Diagnóstico e Comorbidades
O diagnóstico do TAS requer uma abordagem cuidadosa, que envolve não só a criança, mas também os pais e, se possível, os professores. É importante descartar outras condições médicas ou outros transtornos de ansiedade.
É muito comum que o TAS venha acompanhado de outros transtornos psiquiátricos, como:
- Depressão Maior
- Transtorno Bipolar
- Transtorno de Hiperatividade e Déficit de Atenção (TDAH), especialmente em meninas com o subtipo desatento.
- Outras fobias específicas.
Caminhos para o Tratamento e Apoio
A boa notícia é que existem opções de tratamento eficazes para o TAS, e quanto antes a intervenção começar, melhores os resultados.
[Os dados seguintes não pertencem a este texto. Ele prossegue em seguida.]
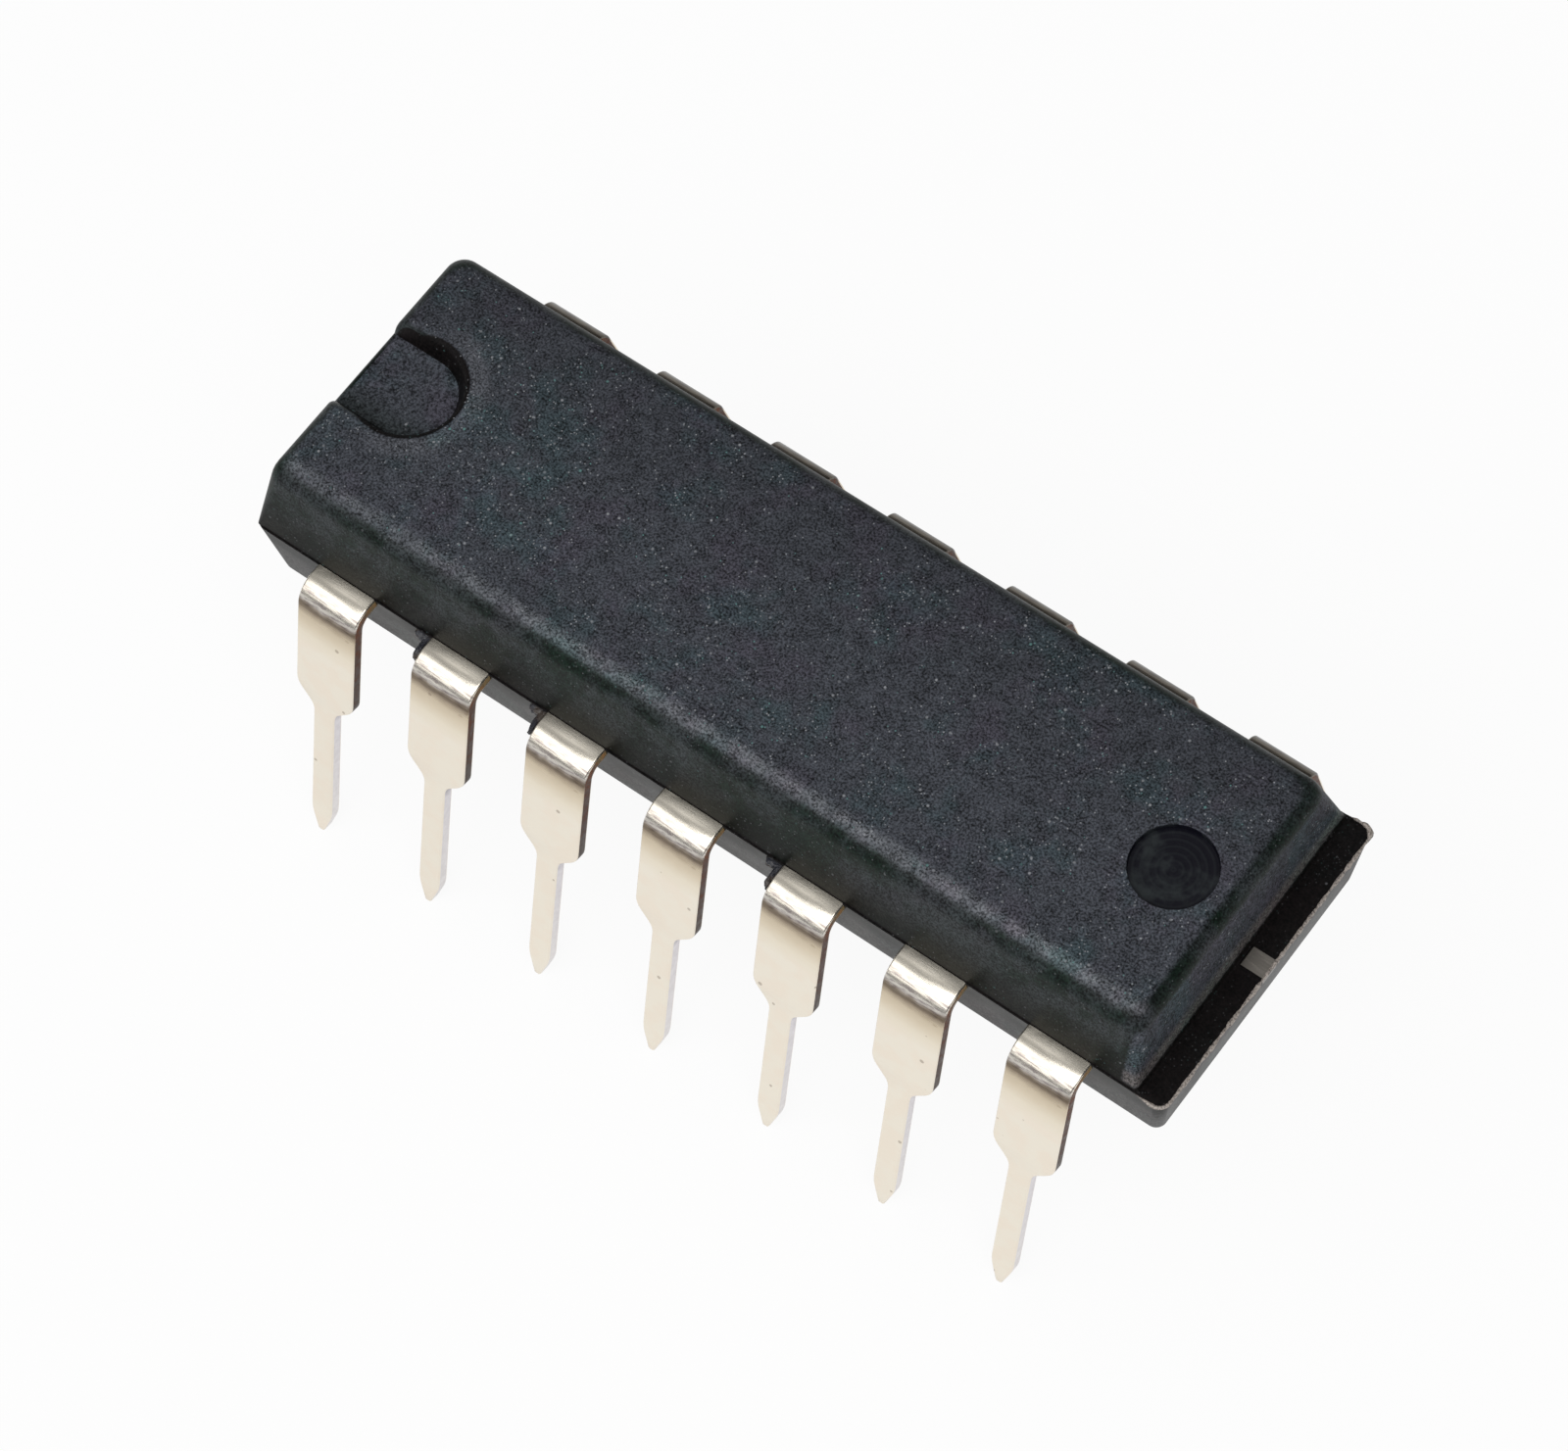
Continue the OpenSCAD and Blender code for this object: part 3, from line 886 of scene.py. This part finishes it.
def mouldedResin():
    material, tree, shader = newMaterial("mouldedResin", specular=resin["specular"])
    place = inMillimetres(tree)
    x, y, z = split(tree, place)[:3]
    onTop = zoned(tree, z, "top", bodyHigh.z)
    onEnd = product(tree, zoned(tree, x, "endSlope", upperEnd),
                    zoned(tree, z, "endSlopeTop", bodyHigh.z, 1.0, 0.0),
                    zoned(tree, z, "endSlopeFoot", parting))
    matte = calc(tree, "MAXIMUM", onTop, onEnd)
    # Painted shade: the sides are darkest low down, near the parting line
    colour = mixed(tree, zoned(tree, z, "sides", parting), resin["lowColour"],
                   resin["sideColour"])
    blotch = rise(tree, rough(tree, place, *resin["blotchNoise"]), 0.4, 0.6)
    colour = mixed(tree, blotch, colour, resin["blotchTint"], "MULTIPLY")
    lower = zoned(tree, z, "lowerHalf", parting, 1.0, 0.0)
    colour = mixed(tree, lower, colour, resin["lowerHalfColour"])
    # Painted shade: the top is lighter at the near side and darker at the far side
    topShade = zoned(tree, y, "dimmerTop", 0.0, *zones["dimmerBy"])
    colour = mixed(tree, matte, colour, scaled(tree, resin["topColour"], topShade))
    foot = product(tree, onEnd, zoned(tree, z, "footOfEnd", parting, 1.0, 0.0))
    upperHeight = bodyHigh.z - parting
    topEdge = insetAt(upperHeight, upperHeight, body["sideDraft"], body["topRound"])
    # Painted highlight: a pale band along the near top edge, broken up by noise
    rubbed = product(tree, band(tree, y, topEdge - body["halfWidth"] - zones["rubbedInset"],
                                zones["rubbedReach"]),
                     zoned(tree, z, "rubbedHeight", bodyHigh.z),
                     zoned(tree, x, "rubbedAlong", 0.0, 0.7, 1.0),
                     rise(tree, rough(tree, place, *resin["rubbedNoise"]), 0.36, 0.62,
                          0.45, 1.0))
    besideNotch = calc(tree, "SUBTRACT", x, notchCentre)
    fromNotch = calc(tree, "SQRT", calc(tree, "ADD", calc(tree, "POWER", besideNotch, 2.0),
                                        product(tree, y, y)))
    # Painted highlight: a paler ring on the top beside the notch
    halo = product(tree, zoned(tree, fromNotch, "haloStart"),
                   zoned(tree, fromNotch, "haloEnd", 0.0, 1.0, 0.0),
                   zoned(tree, x, "haloAlong", notchCentre), onTop, 0.6)
    # Painted shade on the notch's rounded rim, in the seam's near-black
    lip = product(tree, zoned(tree, fromNotch, "lip", 0.0, 1.0, 0.0),
                  zoned(tree, z, "lipHeight", bodyHigh.z))
    seam = band(tree, z, parting, *zones["seam"])
    for mask, name in ((foot, "foot"), (rubbed, "rubbed"), (halo, "halo"), (lip, "seam"),
                       (seam, "seam")):
        colour = mixed(tree, mask, colour, resin[name + "Colour"])
    finishResin(tree, shader, place, matte, colour, resin["flecks"])
    return material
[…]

O tratamento deve ser adaptado a cada paciente, considerando a gravidade dos sintomas, a idade da criança e os recursos da família.
- Psicoeducação e Manejo Comportamental: Sempre o ponto de partida! Consiste em educar a família e a criança sobre a natureza da ansiedade, os fatores que a desencadeiam e como lidar com ela.
- Em casa: Pais são orientados a ouvir os sentimentos da criança, manter a calma, ensinar técnicas de relaxamento (respiração profunda), planejar transições, encorajar a participação em atividades fora de casa e elogiar os esforços da criança. O envolvimento da família é essencial para não reforçar comportamentos ansiosos.
- Na escola: Professores podem colaborar criando planos para o retorno gradual à escola, oferecendo um local seguro e um adulto de referência, incentivando interações sociais e recompensando os esforços.
- Terapia Cognitivo-Comportamental (TCC): É o tratamento de escolha, com vasta evidência de eficácia. A TCC ajuda a criança a entender seus medos, controlar preocupações, reduzir a excitação e enfrentar as situações temidas. Inclui:
- Reestruturação cognitiva: Ajuda a criança a mudar pensamentos negativos.
- Treinamento de relaxamento: Para gerenciar sintomas físicos.
- Exposição e prevenção de resposta: Gradualmente, a criança é exposta às situações que lhe causam ansiedade, aprendendo a lidar com elas de forma saudável. Programas como “The Coping Cat” e “Friends” são exemplos de TCC bem-sucedidos.
- Tratamento Farmacológico: A medicação não é geralmente a primeira linha de tratamento, mas é uma estratégia útil quando a TCC não é suficiente ou a criança está muito prejudicada. Os inibidores seletivos da recaptação de serotonina (ISRS’s) são os mais utilizados, embora nenhum seja aprovado especificamente para TAS em crianças pela FDA nos EUA (a situação pode variar em outros países). O uso de medicamentos sempre deve ser feito sob supervisão médica rigorosa. O artigo destaca que a combinação de TCC e medicação é o tratamento mais eficaz.
É fundamental lembrar que o apoio e a paciência são pilares para ajudar a criança a superar o TAS. A jornada pode ser desafiadora, mas com a orientação profissional e um ambiente acolhedor, a criança pode desenvolver as ferramentas necessárias para florescer.
Perguntas para o Leitor:
- Você já observou em alguma criança (seja seu filho, aluno ou familiar) comportamentos de medo ou recusa excessiva em situações de separação? Quais foram suas reações e como você se sentiu diante disso?
- Considerando os fatores etiológicos (biológicos, ambientais, familiares e de temperamento), quais deles você acredita que podem estar mais presentes no contexto das crianças que você conhece e que apresentam dificuldades de separação?
- Pensando nas estratégias de manejo comportamental em casa e na escola, qual delas você considera mais desafiadora de implementar e por quê? E qual delas parece mais promissora para o seu contexto?
Fonte
Baseado no estudo de Figueroa, A., Soutullo, C., Ono, Y., & Saito, K. (2015). Ansiedade de separação. In Rey JM (ed), IACAPAP e-Textbook of Child and Adolescent Mental Health. (edição em Português; Dias Silva F, ed). Genebra: International Association for Child and Adolescent Psychiatry and Allied Professions 2015.
Advertência
O conteúdo deste artigo é meramente informativo e não substitui o aconselhamento, diagnóstico ou tratamento profissional. Em caso de necessidade específica, é fundamental buscar a ajuda de um médico ou profissional de saúde mental qualificado.